There is a story in Anthony Beevor's book. An Allied aid station had been set up in the home of an elderly Norman gentleman at his invitation. As the campaign wound done, the medical people wanted to do a celebration of the liberation of Normandy. The owner of a chateau told them to move the party up to her place. It seems the elderly gentleman had lost his wife. On June 6, they had been on the road, and were attacked by a British fighter. The wife was killed. The husband had said nothing about it. There was a great cost to D-Day, but people were willing to pay it.
 
I held this until today so as not to be seen as being disrespectful of D-Day remembrances

My father-in-law enlisted in the army in early 1942, just before he turned 19 nad served until the end of the war in 1945. Mustered out at 22. He has a factory job in a defense industry which made him draft exempt but he enlisted anyway.
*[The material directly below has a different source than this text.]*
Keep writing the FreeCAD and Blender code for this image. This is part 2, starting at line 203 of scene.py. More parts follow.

He came from a small tobacco farm in Southern Ohio. His father had been in the US Cavalry under Blackjack Pershing in Mexico and then in France. He was gassed there but recovered. He came home, left the military, married and got a good job. He used his savings to by the farm as an investment. Then he got flu and his weaken lungs failed and he died leaving his wife, a widow with three small children. My f-i-l grew grew up in a loving family but in real poverty.
He spent the war in the Pacific in the Combat Engineers. He took part in three landings under fire, the first at Guadalcanal and the last at Palau. His unit was training for invading the Japanese home islands when the atomic bombs were dropped and Japan surrendered.
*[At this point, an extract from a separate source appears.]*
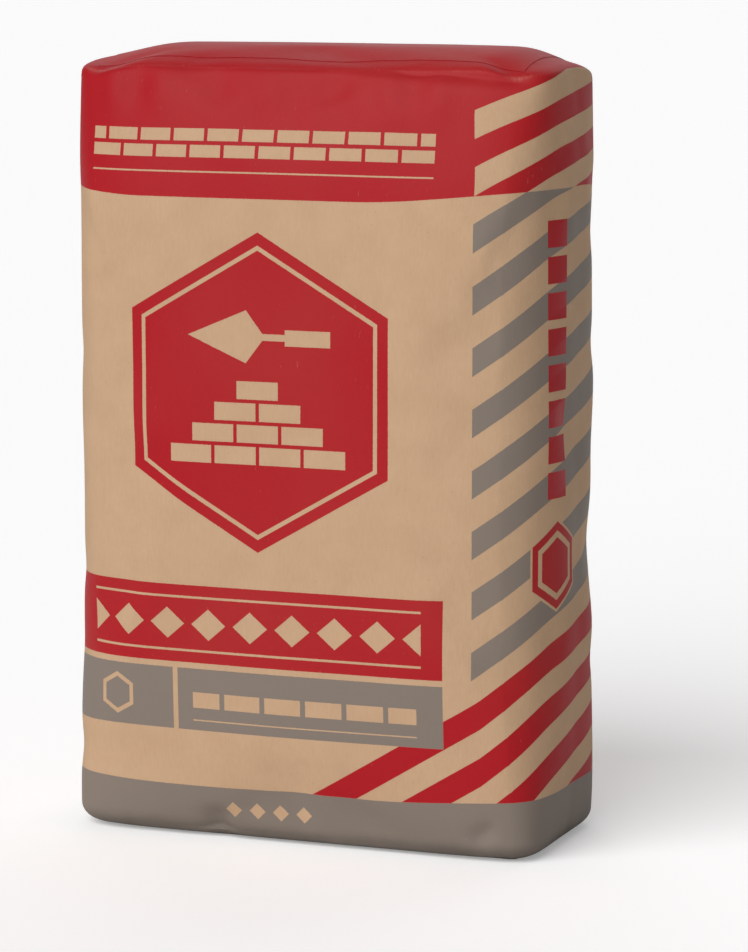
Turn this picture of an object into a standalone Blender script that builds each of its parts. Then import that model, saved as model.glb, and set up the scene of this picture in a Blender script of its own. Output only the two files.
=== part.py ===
"""A filled cement sack: a block-bottom valve sack of kraft paper, standing on its base.

Run it with blender --background --python part.py, or from Blender's text editor.
Metres, +Z up. The origin is on the floor under the middle of the sack, and the
printed front face looks towards -Y. The sack is one tube of paper, folded shut at both
ends around a charge of cement powder. A patch is pasted over each folded end, and a
flat paper sleeve, the filling valve, leads in through the top of the left end.
"""

import math

import bmesh
import bpy
from mathutils import Matrix, Vector

# The filled sack. Its block ends are narrower than the belly between them.
HEIGHT = 0.600
BELLY_WIDTH = 0.388
BELLY_DEPTH = 0.196
END_WIDTH = 0.377
TOP_DEPTH = 0.146
BASE_DEPTH = 0.168

# How square the sack is in plan: 2 is an ellipse, and more is squarer.
END_SQUARENESS = 10.0
BELLY_SQUARENESS = 4.2

# The part of the height, at each end, over which the sack fills out to its belly.
FILLING_OUT = 0.26

# The top is a low cushion: it drops to its long edges and to its short ends.
LONG_EDGE_DROP = 0.008
SHORT_END_DROP = 0.015
SHORT_END_SLOPE = 0.42  # of the half width, over which the short end slopes down

# Paper, and the gap that is left between pieces that touch.
PAPER = 0.0004
GAP = 0.0003

# The powder has settled level, a little below the top.
POWDER_LEVEL = HEIGHT - 0.027

# The patches, pasted over the folded ends.
TOP_PATCH = (0.340, 0.112)
BASE_PATCH = (0.340, 0.136)

# The filling valve: a flattened paper tube that lies on the powder.
SLEEVE_WIDTH = 0.080
SLEEVE_LENGTH = 0.110
SLEEVE_THICKNESS = 0.0024
SLEEVE_LIP = 0.003

# Cells of the cage across the width, the depth and the height, before it is smoothed.
CAGE_CELLS = (10, 6, 10)

# Each piece's colour, as linear red, green and blue, and its roughness.
KRAFT_PRINTED = ((0.420, 0.150, 0.110), 0.60)
KRAFT_PLAIN = ((0.480, 0.310, 0.185), 0.75)
RED_PRINTED = ((0.430, 0.030, 0.040), 0.55)
GREY_PRINTED = ((0.240, 0.195, 0.165), 0.65)
CEMENT_GREY = ((0.300, 0.290, 0.270), 0.95)


def clear_scene():
    """Remove whatever the scene holds."""
    for obj in list(bpy.data.objects):
        bpy.data.objects.remove(obj)


def new_collection(name, hidden=False):
    """A collection linked to the scene, left out of renders if it is hidden."""
    collection = bpy.data.collections.new(name)
    collection.hide_render = hidden
    bpy.context.scene.collection.children.link(collection)
    return collection


def add_object(name, mesh, collection):
    """An object for this mesh, in this collection."""
    obj = bpy.data.objects.new(name, mesh)
    collection.objects.link(obj)
    return obj


def paint(obj, finish):
    """Give the object one plain Principled material of this finish."""
    colour, roughness = finish
    material = bpy.data.materials.new(obj.name)
    material.use_nodes = True
    shader = material.node_tree.nodes["Principled BSDF"]
    shader.inputs["Base Color"].default_value = (*colour, 1.0)
    shader.inputs["Roughness"].default_value = roughness
    shader.inputs["Metallic"].default_value = 0.0
    obj.data.materials.clear()
    obj.data.materials.append(material)


def smooth_step(share):
    """0 up to 0, 1 from 1 on, and a smooth rise between."""
    share = min(1.0, max(0.0, share))
    return share * share * (3.0 - 2.0 * share)


def closer_to_ends(share):
    """A place from -1 to 1, moved towards its end, so that the cells there are small."""
    return math.sin(share * math.pi / 2)


def filled_out(rise):
    """How full the sack is at this share of its height: 0 at its ends, 1 at its belly."""
    from_end = min(rise, 1.0 - rise)
    return math.sqrt(smooth_step(from_end / FILLING_OUT))


def plan_point(across, along, squareness):
    """A point of the square from -1 to 1, drawn in to a square with rounded corners."""
    reach = max(abs(across), abs(along))
    if reach == 0.0:
        return 0.0, 0.0
    size = (abs(across) ** squareness + abs(along) ** squareness) ** (1.0 / squareness)
    return across * reach / size, along * reach / size


def sack_point(across, along, rise):
    """Where a point of the unit box lies on the filled sack.

    across and along run from -1 to 1 over the width and the depth, rise from 0 to 1.
    """
    full = filled_out(rise)
    end_depth = BASE_DEPTH + (TOP_DEPTH - BASE_DEPTH) * rise
    width = END_WIDTH + (BELLY_WIDTH - END_WIDTH) * full
    depth = end_depth + (BELLY_DEPTH - end_depth) * full
    squareness = END_SQUARENESS + (BELLY_SQUARENESS - END_SQUARENESS) * full
    x, y = plan_point(across, along, squareness)
    short_end = smooth_step((abs(across) - 1.0 + SHORT_END_SLOPE) / SHORT_END_SLOPE)
    drop = SHORT_END_DROP * short_end + LONG_EDGE_DROP * along * along
    # The drop belongs to the top, and fades out down the upper third.
    drop *= smooth_step(rise * 3.0 - 2.0)
    underside = PAPER + GAP
    z = underside + (HEIGHT - GAP - PAPER - underside) * rise - drop
    return Vector((x * width / 2, y * depth / 2, z))


def sack_skin():
    """The sack's outer surface: a box cage, shaped and smoothed by one subdivision."""
    box = bmesh.new()
    bmesh.ops.create_cube(box, size=2.0)
    for axis, cells in enumerate(CAGE_CELLS):
        crossing = [
            edge
            for edge in box.edges
            if abs(edge.verts[0].co[axis] - edge.verts[1].co[axis]) > 1e-6
        ]
        bmesh.ops.subdivide_edges(box, edges=crossing, cuts=cells - 1, use_grid_fill=True)
    for vert in box.verts:
        across, along, up = (closer_to_ends(part) for part in vert.co)
        vert.co = sack_point(across, along, (up + 1.0) / 2.0)
    cage = bpy.data.meshes.new("sack_cage")
    box.to_mesh(cage)
    box.free()
    holder = add_object("sack_cage", cage, bpy.context.scene.collection)
    smoothing = holder.modifiers.new("Smoothed", "SUBSURF")
    smoothing.levels = smoothing.render_levels = 1
    graph = bpy.context.evaluated_depsgraph_get()
    skin = bpy.data.meshes.new_from_object(holder.evaluated_get(graph))
    bpy.data.objects.remove(holder)
    stretch_to_size(skin)
    skin.shade_smooth()
    return skin


def stretch_to_size(skin):
    """Smoothing draws the skin in a little: stretch it back to the sack's full size."""
    underside = PAPER + GAP
    top = max(vert.co.z for vert in skin.vertices)
    stretch = (
        BELLY_WIDTH / 2 / max(vert.co.x for vert in skin.vertices),
        BELLY_DEPTH / 2 / max(vert.co.y for vert in skin.vertices),
        (HEIGHT - 2 * underside) / (top - underside),
    )
    on_floor = Matrix.Translation((0, 0, underside))
    skin.transform(on_floor @ Matrix.Diagonal((*stretch, 1.0)) @ on_floor.inverted())


def offset(mesh, distance):
    """Move every point of the mesh outwards by this distance."""
    normals = [vert.normal.copy() for vert in mesh.vertices]
    for vert, normal in zip(mesh.vertices, normals):
        vert.co += normal * distance


def add_box(name, size, centre, collection):
    """A box of this size, with its middle at this point."""
    box = bmesh.new()
    bmesh.ops.create_cube(box, size=1.0, matrix=Matrix.Diagonal((*size, 1.0)))
    bmesh.ops.translate(box, verts=box.verts, vec=centre)
    mesh = bpy.data.meshes.new(name)
    box.to_mesh(mesh)
    box.free()
    return add_object(name, mesh, collection)


def cut(obj, cutter):
    """Cut this cutter's shape out of the object."""
    cutter.hide_render = True
    cutter.display_type = "WIRE"
    boolean = obj.modifiers.new(cutter.name, "BOOLEAN")
    boolean.operation = "DIFFERENCE"
    boolean.object = cutter


def sleeve_middle(skin):
    """Where the middle of the valve sleeve lies: on the powder, with its lip outside."""
    z = POWDER_LEVEL + GAP + SLEEVE_THICKNESS / 2
    near = [vert.co.x for vert in skin.vertices if abs(vert.co.z - z) < 0.01]
    return Vector((min(near) - SLEEVE_LIP + SLEEVE_LENGTH / 2, 0.0, z))


def make_fill(skin, parts, cutters):
    """The powder: a solid that fills the sack up to the powder's level."""
    mesh = skin.copy()
    offset(mesh, -(PAPER + 2 * GAP))
    fill = add_object("cement_fill", mesh, parts)
    room = (2 * BELLY_WIDTH, 2 * BELLY_DEPTH, HEIGHT)
    above = add_box("above_powder", room, (0, 0, POWDER_LEVEL + HEIGHT / 2), cutters)
    cut(fill, above)
    paint(fill, CEMENT_GREY)


def make_sack(skin, sleeve_at, parts, cutters):
    """The paper sack: a thin shell, open only where the valve sleeve passes through."""
    sack = add_object("paper_sack", skin.copy(), parts)
    wall = sack.modifiers.new("Paper", "SOLIDIFY")
    wall.thickness = PAPER
    wall.offset = -1.0
    slot_size = (SLEEVE_LENGTH, SLEEVE_WIDTH + 2 * GAP, SLEEVE_THICKNESS + 2 * GAP)
    slot = add_box("valve_slot", slot_size, sleeve_at, cutters)
    cut(sack, slot)
    paint(sack, KRAFT_PRINTED)


def make_patch(name, skin, size, side, finish, parts):
    """A patch of paper pasted on an end of the sack. side is 1 on top, -1 beneath."""
    mesh = skin.copy()
    patch = bmesh.new()
    patch.from_mesh(mesh)
    other_faces = [face for face in patch.faces if face.normal.z * side < 0.5]
    bmesh.ops.delete(patch, geom=other_faces, context="FACES")
    for direction in ((1, 0, 0), (-1, 0, 0), (0, 1, 0), (0, -1, 0)):
        outwards = Vector(direction)
        edge_at = Vector((outwards.x * size[0] / 2, outwards.y * size[1] / 2, 0))
        everything = patch.verts[:] + patch.edges[:] + patch.faces[:]
        bmesh.ops.bisect_plane(
            patch, geom=everything, plane_co=edge_at, plane_no=outwards, clear_outer=True
        )
    patch.normal_update()
    patch.to_mesh(mesh)
    patch.free()
    offset(mesh, GAP)
    obj = add_object(name, mesh, parts)
    pasted = obj.modifiers.new("Paper", "SOLIDIFY")
    pasted.thickness = PAPER
    pasted.offset = 1.0
    paint(obj, finish)


def make_sleeve(sleeve_at, parts):
    """The valve sleeve: a flat tube of paper, open at both ends."""
    radius = SLEEVE_THICKNESS / 2
    straight = SLEEVE_WIDTH / 2 - radius
    outline = bmesh.new()
    bmesh.ops.create_cone(
        outline,
        segments=12,
        radius1=radius - PAPER / 2,
        radius2=radius - PAPER / 2,
        depth=SLEEVE_LENGTH,
        matrix=Matrix.Rotation(math.pi / 2, 4, "Y") @ Matrix.Rotation(math.pi / 12, 4, "Z"),
    )
    for vert in outline.verts:
        vert.co.y += math.copysign(straight, vert.co.y)
        vert.co += sleeve_at
    mesh = bpy.data.meshes.new("valve_sleeve")
    outline.to_mesh(mesh)
    outline.free()
    sleeve = add_object("valve_sleeve", mesh, parts)
    wall = sleeve.modifiers.new("Paper", "SOLIDIFY")
    wall.thickness = PAPER
    wall.offset = 0.0
    paint(sleeve, KRAFT_PLAIN)


def main():
    """Make the sack and what is in it and on it."""
    clear_scene()
    parts = new_collection("cement_sack")
    cutters = new_collection("cutters", hidden=True)
    skin = sack_skin()
    sleeve_at = sleeve_middle(skin)
    make_fill(skin, parts, cutters)
    make_sack(skin, sleeve_at, parts, cutters)
    make_patch("top_patch", skin, TOP_PATCH, 1, RED_PRINTED, parts)
    make_patch("bottom_patch", skin, BASE_PATCH, -1, GREY_PRINTED, parts)
    make_sleeve(sleeve_at, parts)


main()
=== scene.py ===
"""The looks of a filled cement sack: printed kraft paper, its folds, patches, valve and powder.

Metres, +Z up, the printed front towards -Y. A place on the paper is given by two measures:
how far round the sack it lies from the middle of the front, positive to the right, and how
high it lies. The print, the creases and the dents are all placed by those two.
"""

from __future__ import annotations

import logging
import math
from collections.abc import Callable, Iterator
from contextlib import contextmanager
from dataclasses import dataclass, field
from enum import Enum

import bmesh
import bpy
import numpy as np
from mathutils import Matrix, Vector, noise


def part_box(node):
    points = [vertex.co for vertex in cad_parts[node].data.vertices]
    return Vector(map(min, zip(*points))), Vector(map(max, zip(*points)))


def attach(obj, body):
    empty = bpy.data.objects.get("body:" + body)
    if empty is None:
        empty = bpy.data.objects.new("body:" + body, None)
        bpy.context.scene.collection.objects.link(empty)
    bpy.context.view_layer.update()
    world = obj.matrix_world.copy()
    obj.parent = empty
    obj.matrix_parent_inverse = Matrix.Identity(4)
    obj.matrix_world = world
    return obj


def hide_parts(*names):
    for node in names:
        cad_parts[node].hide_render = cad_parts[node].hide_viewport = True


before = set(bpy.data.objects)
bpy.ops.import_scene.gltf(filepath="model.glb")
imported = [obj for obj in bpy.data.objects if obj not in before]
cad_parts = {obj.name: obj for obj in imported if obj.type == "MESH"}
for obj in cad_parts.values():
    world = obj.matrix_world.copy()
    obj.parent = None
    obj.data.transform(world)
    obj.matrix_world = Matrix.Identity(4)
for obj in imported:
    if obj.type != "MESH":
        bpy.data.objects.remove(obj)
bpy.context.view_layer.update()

Array = np.ndarray
Pair = tuple[float, float]
Place = Pair
Triple = tuple[float, float, float]
Colour = Triple
Settings = dict[str, object]
Inputs = dict[int | str, object]

TINY = 1e-9
ROUNDING = 1e-6
HAIR = 1e-4

log = logging.getLogger("cement_sack")


def smooth_step(share: Array | float) -> Array:
    """A smooth rise from 0 to 1 as the share goes from 0 to 1."""
    share = np.clip(share, 0.0, 1.0)
    return share * share * (3.0 - 2.0 * share)


def between(ends: tuple[Array | float, Array | float], share: Array) -> Array:
    """Values that go from the first end to the second as the share goes from 0 to 1."""
    return ends[0] + (ends[1] - ends[0]) * share


def from_axis(cube: Array) -> Array:
    """How far points of a box from -1 to 1 lie from its upright axis: 1 on a wall, never 0."""
    return np.maximum(np.maximum(abs(cube[:, 0]), abs(cube[:, 1])), TINY)


def at_limit(share: Array) -> Array:
    """Which measures of such a box are at either of their limits."""
    return abs(share) > 1.0 - ROUNDING


def rows_of(items: bpy.types.bpy_prop_collection, name: str) -> Array:
    """A row of three numbers for each item of a mesh.

    Args:
        items: the mesh's points, or their normals.
        name: the property that holds the numbers.

    Returns:
        The rows.
    """
    flat = np.empty(len(items) * 3, np.float32)
    items.foreach_get(name, flat)
    return flat.reshape(-1, 3).astype(np.float64)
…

Throughout all the time I knew him, he never bragged or boasted about his service. In fact, you had to drag the information out of him. My ex would tell be that as a little girl she and her sisters were warned, "Never wake you father out of sleep suddenly." If you did, he might respond violently. And yet he was one of the gentlest men I've ever know.
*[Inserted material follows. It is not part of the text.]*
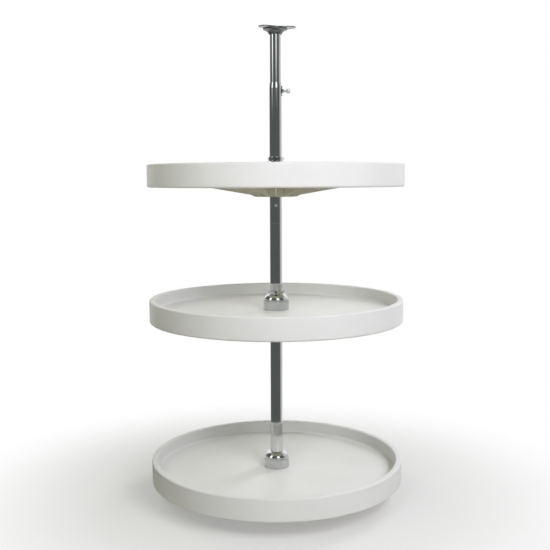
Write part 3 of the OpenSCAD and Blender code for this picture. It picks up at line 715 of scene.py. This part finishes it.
HOLE_STEPS = 8             # cells along one side of the square round a hole
HOLE_MARGIN = 2.0          # half of that square, in hole radii
HOLE_LOOP = np.linspace(-0.75 * np.pi, 1.25 * np.pi, 4 * HOLE_STEPS, endpoint=False)   # angles round it
WALL_START = 0.4           # radians from the walls' first column to the first hole's square
COLUMN_STEP = 0.075        # radians between the walls' columns
ROW_STEP = 30.0            # millimetres between their rows
END_HOLD = 0.6             # distance of the rows that hold the shading at a tube's ends


def stations_with(low, high, spacing, holes):
    """Positions from low to high about spacing apart, with HOLE_STEPS cells inside each (start, end)."""
    marks = [low] + [x for hole in holes for x in hole] + [high]
    parts = []
    for n, (a, b) in enumerate(zip(marks[:-1], marks[1:])):
        steps = HOLE_STEPS if n % 2 else max(1, round((b - a) / spacing))
        parts.append(np.linspace(a, b, steps, endpoint=False))
    return np.concatenate(parts + [[high]])


def square_loop(low_a, high_a, low_z, high_z):
    """Points round a square of HOLE_STEPS cells a side, from its lower left corner, counter-clockwise."""
    s = np.linspace(0.0, 1.0, HOLE_STEPS, endpoint=False)
    a = low_a + (high_a - low_a) * np.concatenate([s, np.ones_like(s), 1 - s, np.zeros_like(s)])
    z = low_z + (high_z - low_z) * np.concatenate([np.zeros_like(s), s, np.ones_like(s), 1 - s])
    return a, z


def hole_loop(turn, z, r, wall_r):
    """Edge of a hole of radius r drilled square to the axis through a wall of radius wall_r: a point that
    stands c = r cos t aside lies at the angle turn + asin(c / wall_r) and the height z + r sin t."""
    return turn + np.arcsin(r * np.cos(HOLE_LOOP) / wall_r), z + r * np.sin(HOLE_LOOP)


def between_loops(outer, inner, count):
    """Loops from outer to inner, the n-th of them a share (n / count)^0.8 of the way."""
    share = (np.linspace(0.0, 1.0, count + 1) ** 0.8)[:, None, None]
    return outer[None] * (1 - share) + inner[None] * share


def on_wall(a, z, radius):
    """Points (R cos a, R sin a, z), where R is the wall's radius at z."""
    return polar(radius(z), a, z)


def add_wall(skin, low, high, radius, holes):
    """One wall of a tube as angle by height, with rings of cells between each hole and its square."""
    spans_a, spans_z = [], []
    for turn, z, r in holes:
        half = HOLE_MARGIN * r
        spans_a.append((turn - half / POST_R, turn + half / POST_R))
        spans_z.append((z - half, z + half))
    start = spans_a[0][0] - WALL_START if holes else 0.0
    cols = stations_with(start, start + 2 * np.pi, COLUMN_STEP, sorted(spans_a))[:-1]
    rows = stations_with(low, high, ROW_STEP, sorted(set(spans_z)))
    rows = np.sort(np.concatenate([rows, [low + END_HOLD, high - END_HOLD]]))
    keep = np.ones((len(rows) - 1, len(cols)), bool)
    for (a0, a1), (z0, z1), (turn, z, r) in zip(spans_a, spans_z, holes):
        inside_a = (cols > a0 - SLACK) & (cols < a1 - SLACK)
        inside_z = (rows[:-1] > z0 - SLACK) & (rows[:-1] < z1 - SLACK)
        keep &= ~(inside_z[:, None] & inside_a[None, :])
        outer = np.stack(square_loop(a0, a1, z0, z1))
        inner = np.stack(hole_loop(turn, z, r, radius(z)))
        ring = between_loops(outer, inner, 5)
        skin.add(on_wall(ring[:, 0], ring[:, 1], radius))
    skin.add(on_wall(cols, rows[:, None], radius), keep=keep)
    return cols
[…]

However, he would always bristle at someone talking about the D-Day. In his courteous but firm, country voice, he would say, "WELL, you know what d-day means don't you?" And most would not. "It means disembarkation day. Every time we landed on an island, it was d-day to us. And when we landed under fire, that was our D-Day."
Separately he would tell of his first landing. Struggling up through the surf under fire, he was beside a guy who had been his pal through training. He turned to speak to him only to see his head blown away. He said he suddenly had tunnel vision and only saw the beach that he wanted to get to alive as he heard bullets like bees buzzing near his head. Of course he made it through the war alive and won a few medals. He always was a hero to me.

Just wanted to remind all, that D-Day wasn't everything. Many fine men died in actions you will never hear of. Their own D-Day.
 
Not to mention Stalingrad and many more on that front ...
I was disappointed too, how little mention there was of
the huge contribution from the then British Empire,
from India, Africa, and the Caribbean, as well as the then Dominions.
 
Not to mention Stalingrad and many more on that front ...
I was disappointed too, how little mention there was of
the huge contribution from the then British Empire,
from India, Africa, and the Caribbean, as well as the then Dominions.
Indeed, I had two uncles who fought in the pacific with a New Zealand division. They got little glory.
 
Not to mention Stalingrad and many more on that front ...
I was disappointed too, how little mention there was of
the huge contribution from the then British Empire,
from India, Africa, and the Caribbean, as well as the then Dominions.
The Canadian Army made a major contribution. They were in my view victimized at Dieppe (there is a book called "Unauthorized Action", which claimed that Mountbatten organized the Dieppe raid without going through channels, and that Churchill, writing his six-volume memoir, sent his secretary a note about Dieppe: "I do not wish to expose any secrets, but we ourselves need to understand how this happened".) They also ran convoys from Halifax, ensuring the massive industrial capacity of the United States ended up where it needed to. In my opinion this was an outsized contribution from a small country with less than a sixth of the population of Germany alone, and less than a seventh if one includes Austria and the Sudentenland. And most of the personnel were volunteers.